--- begin Material provided ---

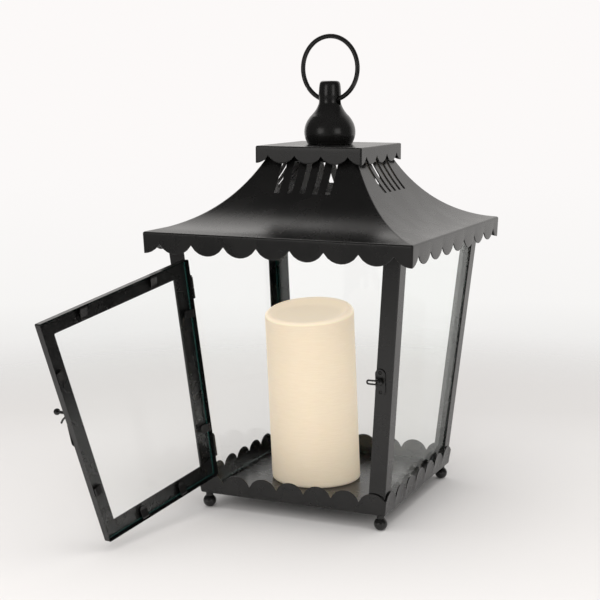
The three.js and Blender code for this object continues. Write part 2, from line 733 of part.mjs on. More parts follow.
const candle = group(lantern, [...CANDLE_CENTRE, BASE_Z + SHEET + GAP]);
const WELL_RADIUS = 35.4;
const WELL_DEPTH = 6;
const SETTLE_DEPTH = 18; // the climb of the rim dies out this far below it
const INSERT_RADIUS = 6;
const INSERT_TOP = CANDLE_HEIGHT - WELL_DEPTH - 2.5; // the light glows through the wax above it

// Leans the whole candle and lets its rim climb towards the back.
function settle(geometry) {
  const position = geometry.attributes.position;
  for (let i = 0; i < position.count; i += 1) {
    const [x, y, z] = [position.getX(i), position.getY(i), position.getZ(i)];
    const nearTop = THREE.MathUtils.clamp(1 - (CANDLE_HEIGHT - z) / SETTLE_DEPTH, 0, 1);
    position.setX(i, x + CANDLE_LEAN * z);
    position.setZ(i, z + CANDLE_RIM_RISE * y * nearTop);
  }
  return geometry;
}

function wax() {
  const h = CANDLE_HEIGHT;
  const floor = h - WELL_DEPTH;
  const r = CANDLE_RADIUS;
  return settle(turned([
    [0, floor],
    [0, INSERT_TOP + GAP],
    [INSERT_RADIUS + GAP, INSERT_TOP + GAP],
    [INSERT_RADIUS + GAP, CASE_HEIGHT + 0.7],
    [CASE_RADIUS + GAP, CASE_HEIGHT + 0.7],
    [CASE_RADIUS + GAP, 0],
    [r - 1.4, 0],
    [r, 1.8],
    [r, h - 2.2],
    [r - 0.8, h - 0.5],
    [r - 2.2, h],
    [r - 3.6, h - 1.2],
    [WELL_RADIUS, h - 3],
    [WELL_RADIUS - 6, floor + 1.5],
    [WELL_RADIUS - 14, floor],
    [0, floor],
  ], 32));
}

function ledInsert() {
  const [bottom, top] = [CASE_HEIGHT + 1, INSERT_TOP];
  const r = INSERT_RADIUS;
  return settle(turned([[0, bottom], [r, bottom], [r, top - 2], [r - 2, top - 0.4], [0, top]], 16));
}

const CELL_LENGTH = 50.5;
const CELL_RADIUS = 7.1;
const POCKET = { halfX: 26, halfY: 15.2, bottom: -1, top: 17.5 };

function batteryCase() {
  const body = rod("z", CASE_RADIUS, 0.6, CASE_HEIGHT, 32);
  const { halfX, halfY, bottom, top } = POCKET;
  const pocket = block(-halfX, halfX, -halfY, halfY, bottom, top);
  const switchWell = block(-5, 5, 18.5, 24.5, -1, 4);
  return cut(body, pocket, switchWell);
}

add("candle_wax", wax(), WAX, candle);
add("candle_led_insert", ledInsert(), IVORY_PLASTIC, candle);
add("candle_battery_case", settle(batteryCase()), IVORY_PLASTIC, candle);
const [lidX, lidY] = [POCKET.halfX - GAP, POCKET.halfY - GAP];
add("candle_battery_lid", settle(block(-lidX, lidX, -lidY, lidY, 0.6, 2.2)), IVORY_PLASTIC, candle);
[-1, 1].forEach((side, i) => {
  const cell = rod("x", CELL_RADIUS, -CELL_LENGTH / 2, CELL_LENGTH / 2, 16);
  const placed = cell.translate(0, side * (CELL_RADIUS + 0.25), 10);
  add(`candle_cell_${i + 1}`, settle(placed), CELL, candle);
});
const slider = join(block(-1.5, 2.5, 18.8, 24.2, 1.2, 3.7), block(-0.5, 1.5, 20, 23, 0.7, 2));
add("candle_switch", slider, BLACK_TRIM, candle);

export default lantern;
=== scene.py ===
"""A black metal candle lantern with a pagoda roof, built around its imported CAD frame.

Lengths are millimetres until a piece is placed; place() turns them into metres.
"""

import json
import math

import bmesh
import bpy
from mathutils import Matrix, Vector, noise

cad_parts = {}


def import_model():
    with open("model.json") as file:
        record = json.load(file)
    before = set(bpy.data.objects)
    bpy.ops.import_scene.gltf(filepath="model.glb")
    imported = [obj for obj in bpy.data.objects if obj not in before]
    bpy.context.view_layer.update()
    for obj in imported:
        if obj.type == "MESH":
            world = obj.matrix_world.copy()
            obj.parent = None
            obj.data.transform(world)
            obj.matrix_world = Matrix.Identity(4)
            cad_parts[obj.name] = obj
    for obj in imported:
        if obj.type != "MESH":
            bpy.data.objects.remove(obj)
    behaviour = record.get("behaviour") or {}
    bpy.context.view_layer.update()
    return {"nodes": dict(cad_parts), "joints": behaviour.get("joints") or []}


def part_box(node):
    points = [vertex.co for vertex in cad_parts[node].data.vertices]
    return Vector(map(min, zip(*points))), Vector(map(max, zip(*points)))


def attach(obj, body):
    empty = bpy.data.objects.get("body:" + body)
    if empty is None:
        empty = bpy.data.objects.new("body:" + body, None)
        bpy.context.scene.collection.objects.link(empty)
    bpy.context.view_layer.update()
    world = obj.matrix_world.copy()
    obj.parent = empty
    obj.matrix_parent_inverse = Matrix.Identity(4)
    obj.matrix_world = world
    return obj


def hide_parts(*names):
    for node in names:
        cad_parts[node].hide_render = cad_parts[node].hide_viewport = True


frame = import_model()

MM = 0.001
TAU = 2 * math.pi


def span(node):
    low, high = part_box(node)
    return low / MM, high / MM


# ---- sizes from the frame ----

SHEET = 1.0
GAP = 0.3
STUD_RADIUS = 3.0
TAPER = 0.09
TILT = math.atan(TAPER)
SLANT = TAPER * math.cos(TILT)
TRAY_PROUD = 0.5
POST_INSET = 0.8
POST_FLANGE = 14.4

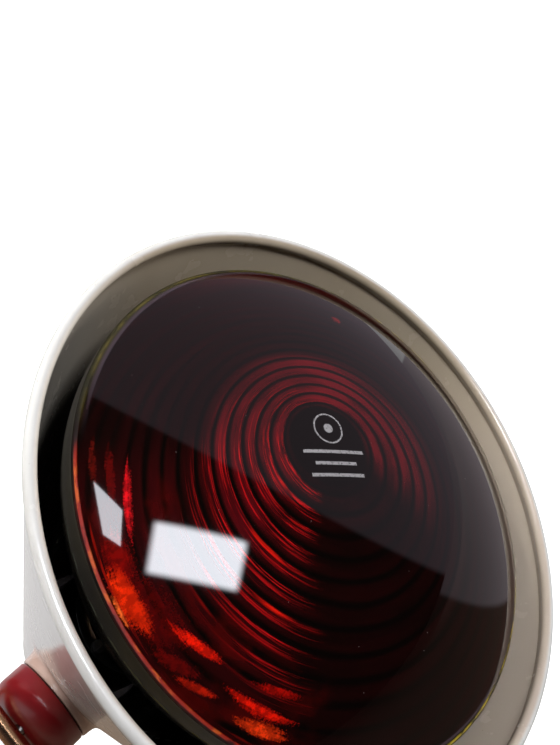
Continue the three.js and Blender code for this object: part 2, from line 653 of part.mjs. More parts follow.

--- end Material provided ---

- [What you are asked to do]:
Out of the material above, gather each line where "points" appears.

- [Written reply]:
    points = [vertex.co for vertex in cad_parts[node].data.vertices]
    return Vector(map(min, zip(*points))), Vector(map(max, zip(*points)))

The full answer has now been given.